Articles, such as consumer products or their packaging, are marked with such codes. In order to obtain information about the article, the code must be read by a machine which first performs a scanning operation to acquire digitally an image of the code. The image is then processed electronically to derive, via application of an algorithm, an alphanumeric character string that may be used to look up data corresponding to the article in a database.
Another major advantage of this code is the difficulty with which the code may be copied. The code, which typically comprises a rectangular box delimiting a series of intersecting lines, is difficult to copy to the degree of accuracy needed such that when read by a machine the same alphanumeric character string would be generated. This feature is partly a function of the level of detail, including thicknesses of lines and accuracy of angles therebetween, at which the scanning equipment acquires the image during reading. A further difficulty for would-be counterfeiters, is that many of the codes used are no more than 1 mm by 1 mm in area and may be printed in ultraviolet inks, infrared inks or other security inks.

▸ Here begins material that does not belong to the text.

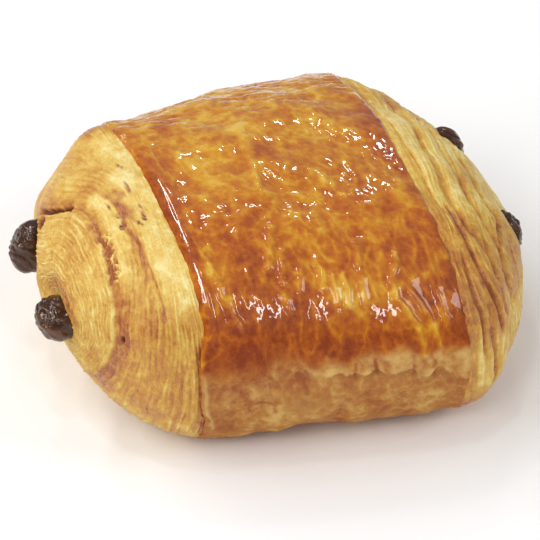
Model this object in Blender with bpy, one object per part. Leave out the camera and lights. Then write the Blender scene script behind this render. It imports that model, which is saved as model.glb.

A major security advantage of such codes is the fact that at the time of their creation they carry no information whatsoever, but must be scanned, converted into an alphanumeric character string using the algorithm and then related to data held in a database. Only then do they become meaningful.
Thus, without the algorithm, there is no way of deriving the information. A corresponding benefit is that even if a code can be reproduced accurately it cannot be applied to a different product from that to which it was originally applied without this fact becoming immediately detectable by a person undertaking a legitimate scanning/lookup operation.